Repeat the full listing, word for word.

● Dataset extract
━━━━━━━━━━

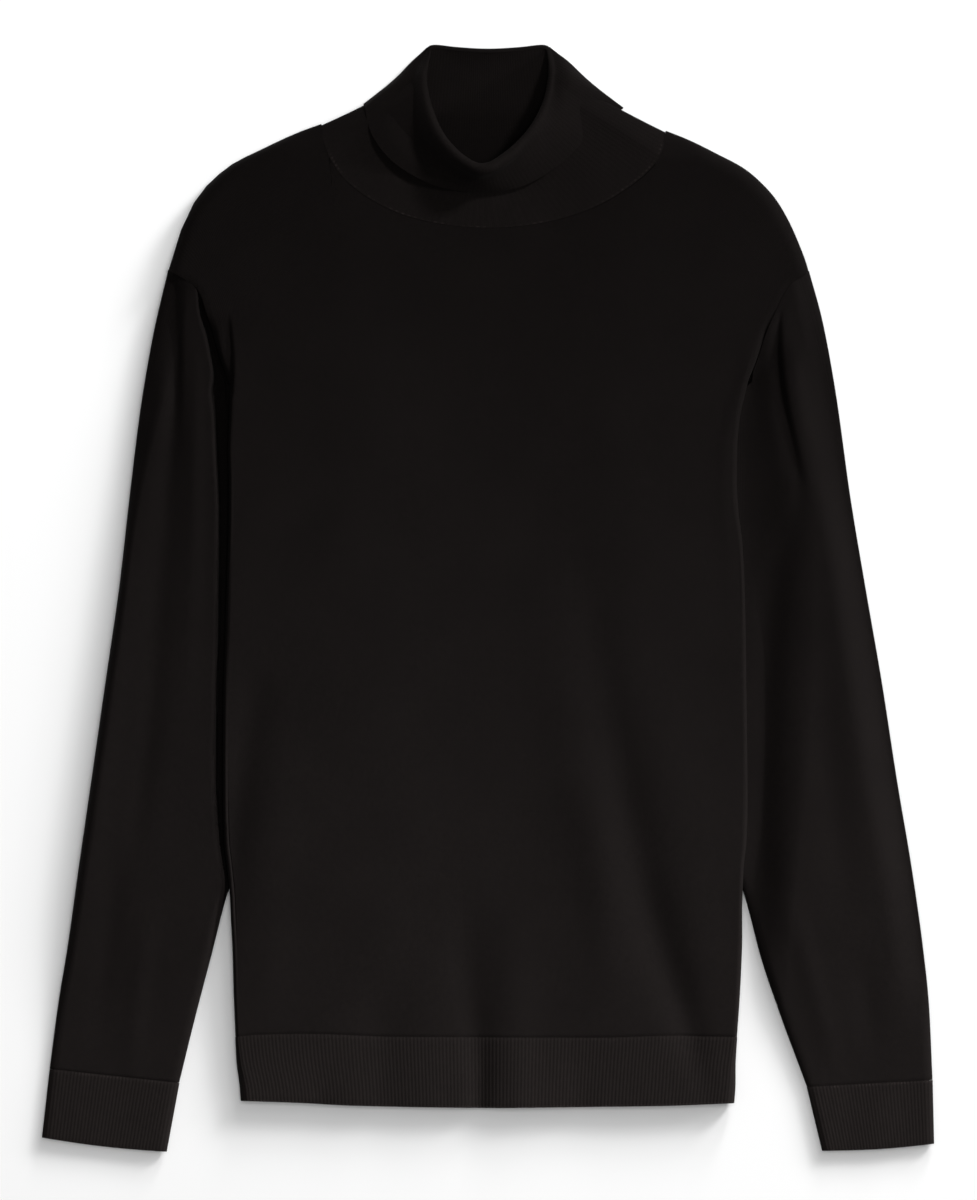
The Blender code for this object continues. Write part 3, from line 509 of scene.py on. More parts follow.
def shoulder_turn(x, y, full, seam_z):
    """Height of cloth that turns down from its full height to the shoulder seam, slowly at the neck."""
    xs = np.linspace(SHOULDER_EDGE["x"][0], SHOULDER_EDGE["x"][-1], 24)
    edge = np.stack([xs, read(SHOULDER_EDGE, xs, "y")], axis=1)
    runs = zip(edge[:-1], edge[1:])
    away = np.min([from_run(np.abs(x), y, start, end)[0] for start, end in runs], axis=0)
    from_neck = np.hypot(np.abs(x) - edge[0, 0], y - edge[0, 1])
    reach = SHOULDER_ROUND + NECK_ROUND * fade(from_neck, 0, NECK_ROUND + SHOULDER_ROUND)
    near = np.clip(1 - away / reach, 0, 1)
    return seam_z + (full - seam_z) * np.sqrt(1 - near ** 2)


def leave_out(grid, above, count):
    """Which cells a panel has: the rows above leave out the outermost columns, a count of them at each end.

    Those columns carry on past the edge that is left, so that its wall ends square.
    """
    for place in range(count)[::-1]:
        grid[above, place] = 2 * grid[above, place + 1] - grid[above, place + 2]
        grid[above, -1 - place] = 2 * grid[above, -2 - place] - grid[above, -3 - place]
    present = np.ones((grid.shape[0] - 1, grid.shape[1] - 1), bool)
    present[above[1:], :count] = False
    present[above[1:], -count:] = False
    return present


def raise_rows(face, rows, start_y, drop):
    """Turns rows above a height from a level line, little by little, to the panel's upper edge."""
    across = np.abs(face[-1, :, 0])
    rise = top_edge_y(across, drop) - rows[-1, 0]
    rise -= rise[0] * smooth(across, 0.88 * across[0], across[0])
    start = np.interp(start_y, rows[:, 0], rows[:, 2])
    lifted = np.clip((rows[:, 2] - start) / (rows[-1, 2] - start), 0, 1) ** LIFT_POWER
    face[..., 1] += lifted[:, None] * rise[None, :]


def hem_seam(grid, from_seam):
    """Turns the cloth down into the hem's linked seam, which waves a little."""
    near = np.clip(from_seam, 0, None)[:, None]
    grid[..., 2] -= HEM_SEAM_DIP * fade(near, 0, SEAM_ROUND)
    grid[..., 1] += read(HEM_SEAM_WAVE, grid[..., 0], "rise") * fade(near, 0, 40)


def shift_sides(grid, top=400):
    """Moves each side of the body to where its fold lies, up to a height: neither is quite straight."""
    x, y = grid[..., 0].copy(), grid[..., 1]
    for side, key in ((-1, "left"), (1, "right")):
        grid[..., 0] += side * fade(y, top - 15, top) * read(SIDE_SHIFT, y, key) * smooth(side * x, 60, 150)


def front_panel(finish):
    """The front: across the top, round each side fold and in beneath the body as far as the side seam."""
    rows = panel_rows(3)
    grid = np.array([mirrored(front_half, *row[:2]) for row in rows])
    strip = len(STRIP_PARTS)
    raise_rows(grid[:, strip:-strip], rows, 60, NECK_DROP_FRONT)
    hidden = strip + len(ARC_PARTS)
    x, y, z = np.moveaxis(grid[:, hidden:-hidden], 2, 0)
    z[:] = front_top(x, y) - WALL / 2
    x, y, z = np.moveaxis(grid[:, strip:-strip], 2, 0)
    z[:] = shoulder_turn(x, y, z, SHOULDER_SEAM_Z + 0.7)
    beyond = -x - read(UNDERARM_STEP, y, "away")
    drop = read(UNDERARM_STEP, y, "drop") * smooth(beyond, -0.7, 1.1)
    z[:] = np.maximum(z - drop, np.minimum(z, 7))
    present = leave_out(grid, rows[:, 0] > FOLD_TOP_Y - 8, strip)
    hem_seam(grid, rows[:, 2])
    shift_sides(grid)
    return shell("sweater_front", grid, CLOTH, finish, "front_panel", present)


def back_panel(finish):
    """The back: flat on the surface in the middle, over the sleeves, and folded under with the sides."""
    rows = panel_rows(6)
    grid = np.array([mirrored(back_half, *row[:2]) for row in rows])
    hidden = grid.shape[1] // 2 + 1 - len(FLOOR_PARTS)
    face = grid[:, hidden:-hidden]
    raise_rows(face, rows, 120, NECK_DROP_BACK)
    x, y, z = np.moveaxis(face, 2, 0)
    z += crease_height(x, y, BACK_FOLDS) * smooth(y, -300, -270)
    z[:] = shoulder_turn(x, y, z, SHOULDER_SEAM_Z - 0.7)
    present = leave_out(grid, rows[:, 0] > TUCK_TOP_Y + 1, hidden)
    shift_sides(grid, 175)
    return shell("sweater_back", grid, CLOTH, finish, "back_panel", present)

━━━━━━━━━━

● Answer in full
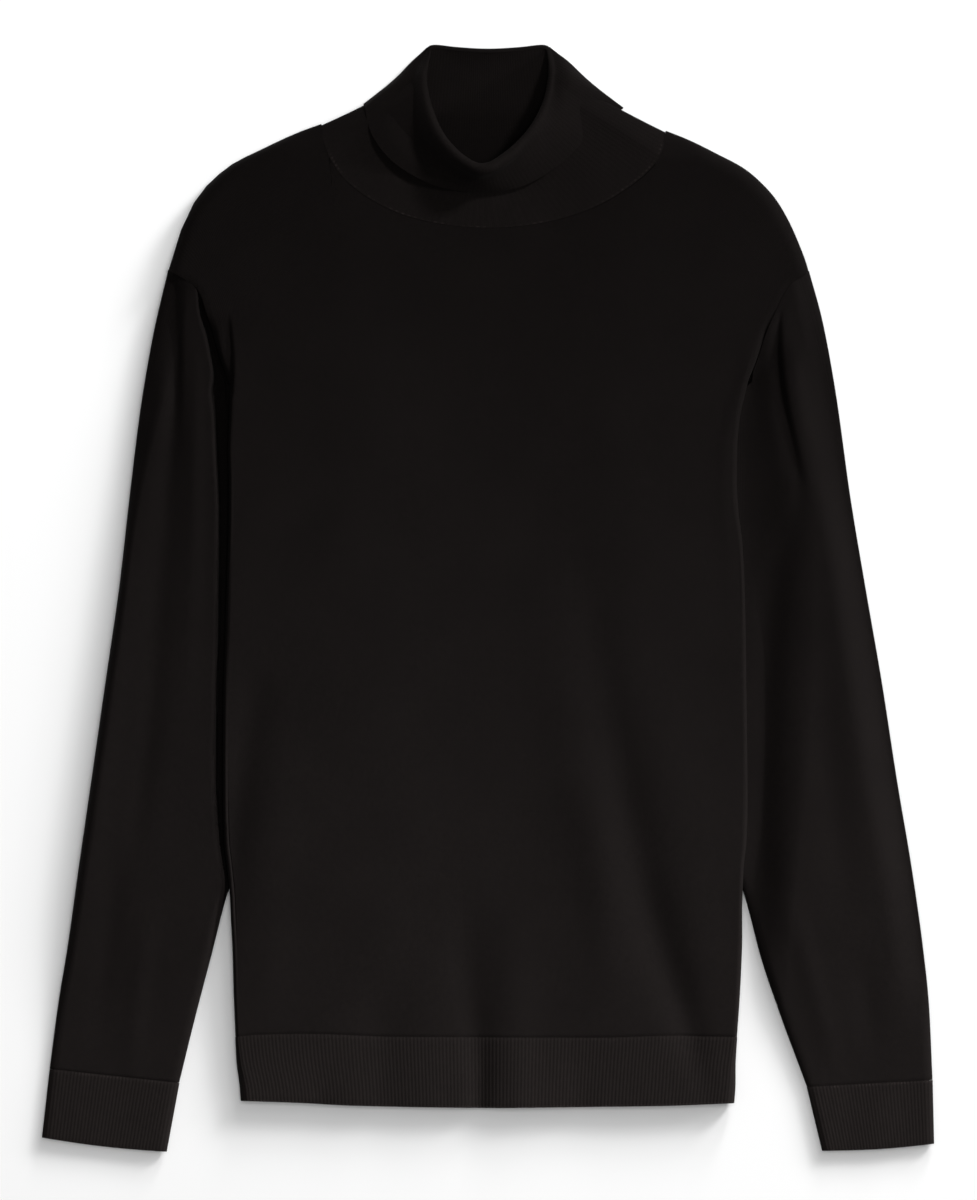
The Blender code for this object continues. Write part 3, from line 509 of scene.py on. More parts follow.
def shoulder_turn(x, y, full, seam_z):
    """Height of cloth that turns down from its full height to the shoulder seam, slowly at the neck."""
    xs = np.linspace(SHOULDER_EDGE["x"][0], SHOULDER_EDGE["x"][-1], 24)
    edge = np.stack([xs, read(SHOULDER_EDGE, xs, "y")], axis=1)
    runs = zip(edge[:-1], edge[1:])
    away = np.min([from_run(np.abs(x), y, start, end)[0] for start, end in runs], axis=0)
    from_neck = np.hypot(np.abs(x) - edge[0, 0], y - edge[0, 1])
    reach = SHOULDER_ROUND + NECK_ROUND * fade(from_neck, 0, NECK_ROUND + SHOULDER_ROUND)
    near = np.clip(1 - away / reach, 0, 1)
    return seam_z + (full - seam_z) * np.sqrt(1 - near ** 2)


def leave_out(grid, above, count):
    """Which cells a panel has: the rows above leave out the outermost columns, a count of them at each end.

    Those columns carry on past the edge that is left, so that its wall ends square.
    """
    for place in range(count)[::-1]:
        grid[above, place] = 2 * grid[above, place + 1] - grid[above, place + 2]
        grid[above, -1 - place] = 2 * grid[above, -2 - place] - grid[above, -3 - place]
    present = np.ones((grid.shape[0] - 1, grid.shape[1] - 1), bool)
    present[above[1:], :count] = False
    present[above[1:], -count:] = False
    return present


def raise_rows(face, rows, start_y, drop):
    """Turns rows above a height from a level line, little by little, to the panel's upper edge."""
    across = np.abs(face[-1, :, 0])
    rise = top_edge_y(across, drop) - rows[-1, 0]
    rise -= rise[0] * smooth(across, 0.88 * across[0], across[0])
    start = np.interp(start_y, rows[:, 0], rows[:, 2])
    lifted = np.clip((rows[:, 2] - start) / (rows[-1, 2] - start), 0, 1) ** LIFT_POWER
    face[..., 1] += lifted[:, None] * rise[None, :]


def hem_seam(grid, from_seam):
    """Turns the cloth down into the hem's linked seam, which waves a little."""
    near = np.clip(from_seam, 0, None)[:, None]
    grid[..., 2] -= HEM_SEAM_DIP * fade(near, 0, SEAM_ROUND)
    grid[..., 1] += read(HEM_SEAM_WAVE, grid[..., 0], "rise") * fade(near, 0, 40)


def shift_sides(grid, top=400):
    """Moves each side of the body to where its fold lies, up to a height: neither is quite straight."""
    x, y = grid[..., 0].copy(), grid[..., 1]
    for side, key in ((-1, "left"), (1, "right")):
        grid[..., 0] += side * fade(y, top - 15, top) * read(SIDE_SHIFT, y, key) * smooth(side * x, 60, 150)


def front_panel(finish):
    """The front: across the top, round each side fold and in beneath the body as far as the side seam."""
    rows = panel_rows(3)
    grid = np.array([mirrored(front_half, *row[:2]) for row in rows])
    strip = len(STRIP_PARTS)
    raise_rows(grid[:, strip:-strip], rows, 60, NECK_DROP_FRONT)
    hidden = strip + len(ARC_PARTS)
    x, y, z = np.moveaxis(grid[:, hidden:-hidden], 2, 0)
    z[:] = front_top(x, y) - WALL / 2
    x, y, z = np.moveaxis(grid[:, strip:-strip], 2, 0)
    z[:] = shoulder_turn(x, y, z, SHOULDER_SEAM_Z + 0.7)
    beyond = -x - read(UNDERARM_STEP, y, "away")
    drop = read(UNDERARM_STEP, y, "drop") * smooth(beyond, -0.7, 1.1)
    z[:] = np.maximum(z - drop, np.minimum(z, 7))
    present = leave_out(grid, rows[:, 0] > FOLD_TOP_Y - 8, strip)
    hem_seam(grid, rows[:, 2])
    shift_sides(grid)
    return shell("sweater_front", grid, CLOTH, finish, "front_panel", present)


def back_panel(finish):
    """The back: flat on the surface in the middle, over the sleeves, and folded under with the sides."""
    rows = panel_rows(6)
    grid = np.array([mirrored(back_half, *row[:2]) for row in rows])
    hidden = grid.shape[1] // 2 + 1 - len(FLOOR_PARTS)
    face = grid[:, hidden:-hidden]
    raise_rows(face, rows, 120, NECK_DROP_BACK)
    x, y, z = np.moveaxis(face, 2, 0)
    z += crease_height(x, y, BACK_FOLDS) * smooth(y, -300, -270)
    z[:] = shoulder_turn(x, y, z, SHOULDER_SEAM_Z - 0.7)
    present = leave_out(grid, rows[:, 0] > TUCK_TOP_Y + 1, hidden)
    shift_sides(grid, 175)
    return shell("sweater_back", grid, CLOTH, finish, "back_panel", present)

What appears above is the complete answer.